## [Data segment]
***

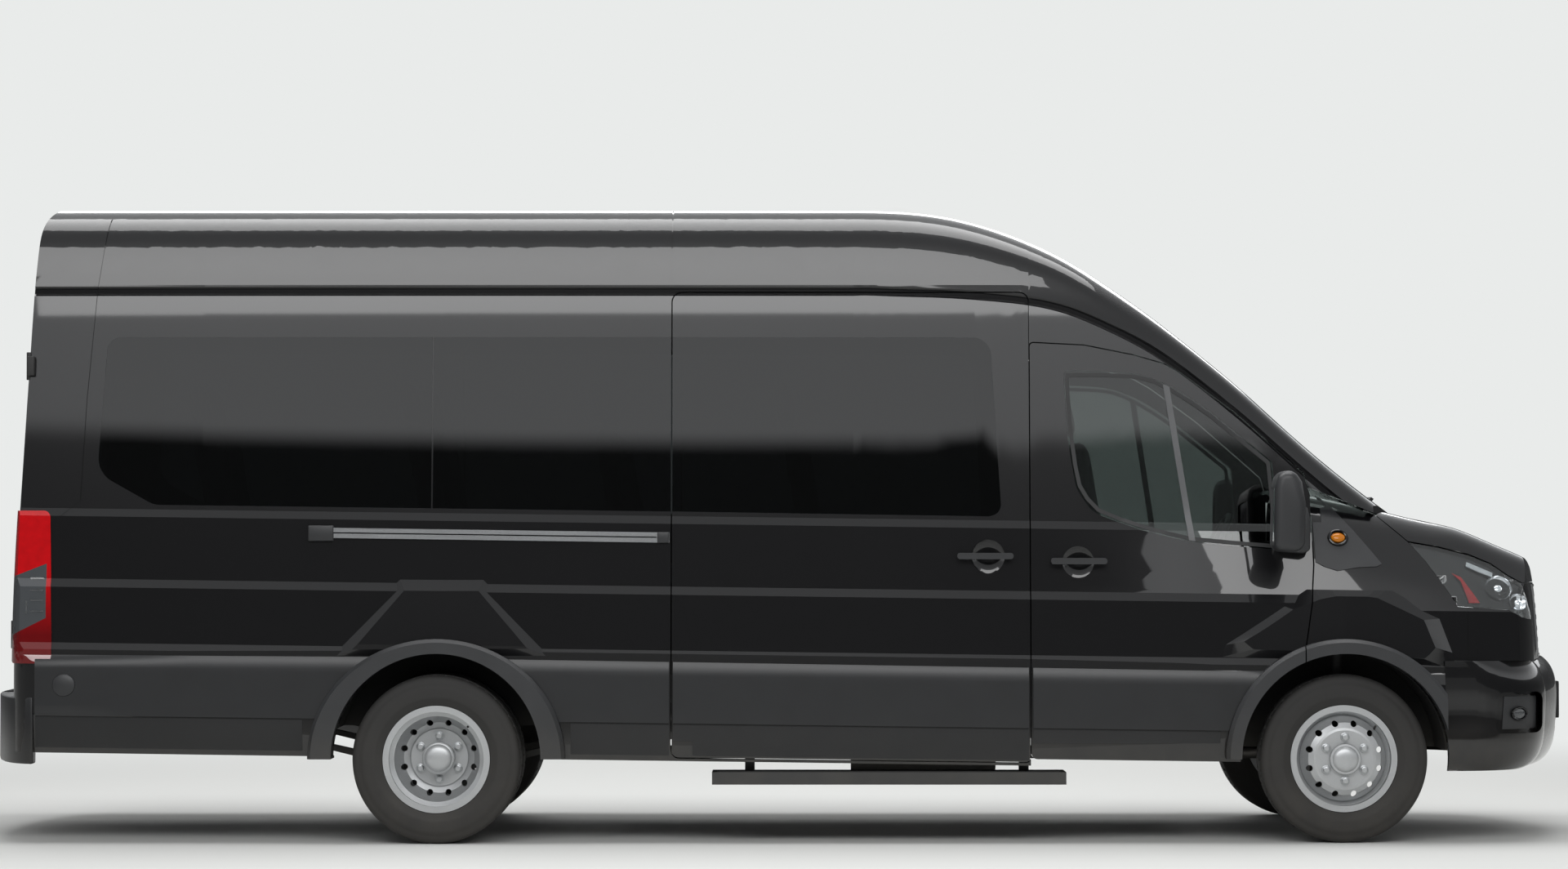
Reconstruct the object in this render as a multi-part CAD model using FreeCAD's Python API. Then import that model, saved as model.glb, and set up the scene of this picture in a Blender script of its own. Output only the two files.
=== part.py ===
# A long high-roof minibus with twin rear wheels, side sliding door and two rear doors.
# Frame: +X forward, +Y to the vehicle's left, +Z up; the origin is on the ground under
# the middle of the overall length. All sizes are in millimetres.
import FreeCAD
import Part

import math
import os

V = FreeCAD.Vector
X_AXIS = V(1, 0, 0)
Y_AXIS = V(0, 1, 0)
Z_AXIS = V(0, 0, 1)

# Overall layout
OVERALL_LENGTH = 6703.0
WHEELBASE = 3750.0
FRONT_OVERHANG = 1023.0
FRONT_X = OVERALL_LENGTH / 2
FRONT_AXLE_X = FRONT_X - FRONT_OVERHANG
REAR_AXLE_X = FRONT_AXLE_X - WHEELBASE
BODY_HALF_WIDTH = 1032.0
ROOF_TOP_Z = 2660.0

# Clearances
PANEL_GAP = 5.0
SEAT_GAP = 0.3
RUNNING_GAP = 0.4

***

## [Problem statement]
Emit the full listing verbatim.

## [Reply]
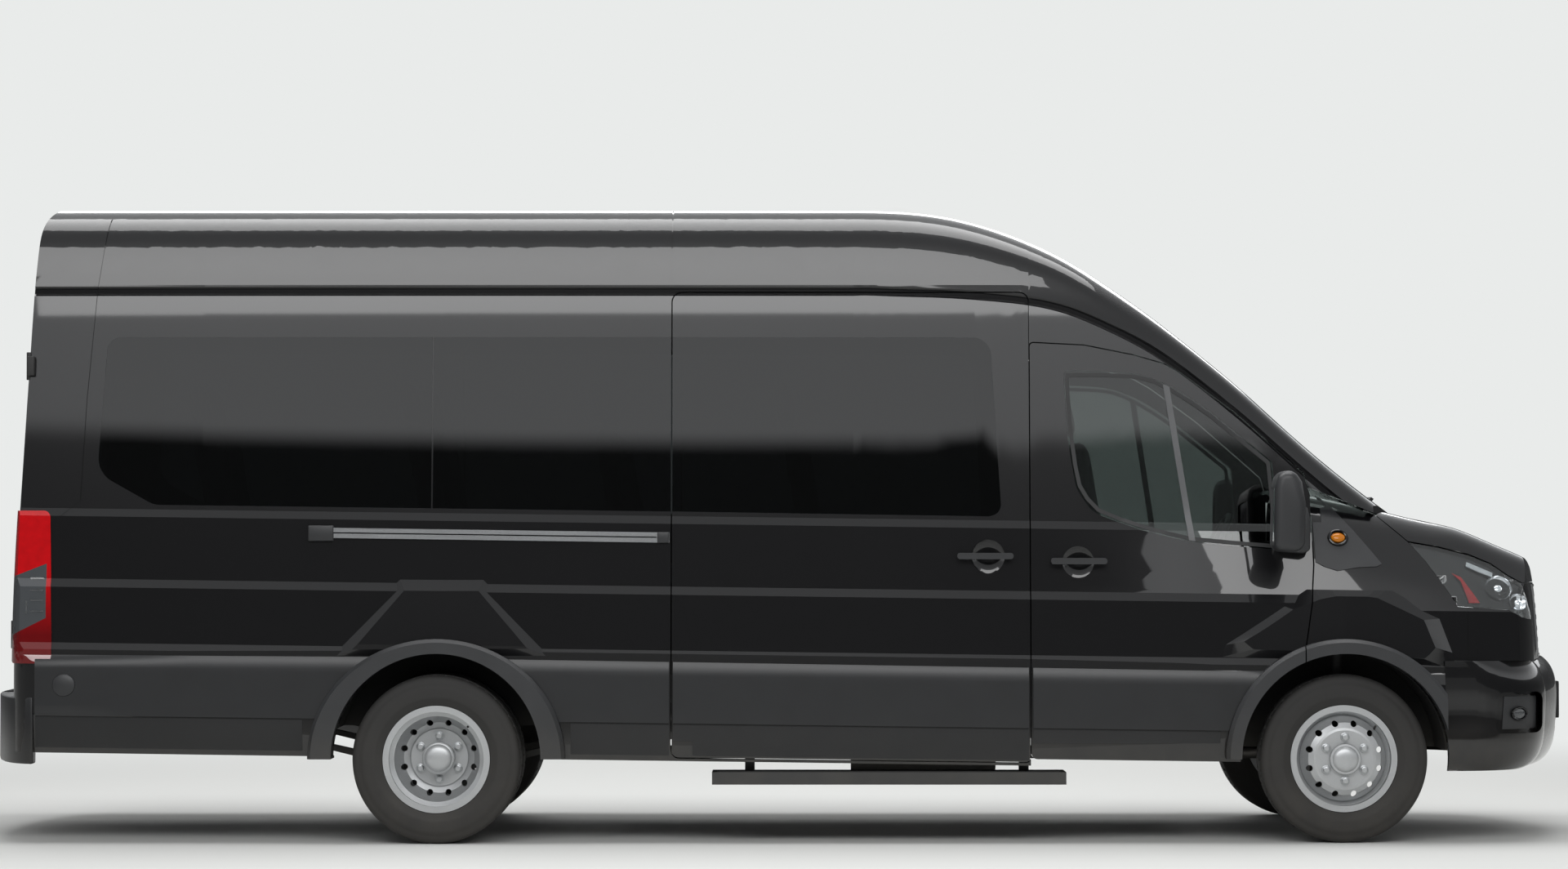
Reconstruct the object in this render as a multi-part CAD model using FreeCAD's Python API. Then import that model, saved as model.glb, and set up the scene of this picture in a Blender script of its own. Output only the two files.
=== part.py ===
# A long high-roof minibus with twin rear wheels, side sliding door and two rear doors.
# Frame: +X forward, +Y to the vehicle's left, +Z up; the origin is on the ground under
# the middle of the overall length. All sizes are in millimetres.
import FreeCAD
import Part

import math
import os

V = FreeCAD.Vector
X_AXIS = V(1, 0, 0)
Y_AXIS = V(0, 1, 0)
Z_AXIS = V(0, 0, 1)

# Overall layout
OVERALL_LENGTH = 6703.0
WHEELBASE = 3750.0
FRONT_OVERHANG = 1023.0
FRONT_X = OVERALL_LENGTH / 2
FRONT_AXLE_X = FRONT_X - FRONT_OVERHANG
REAR_AXLE_X = FRONT_AXLE_X - WHEELBASE
BODY_HALF_WIDTH = 1032.0
ROOF_TOP_Z = 2660.0

# Clearances
PANEL_GAP = 5.0
SEAT_GAP = 0.3
RUNNING_GAP = 0.4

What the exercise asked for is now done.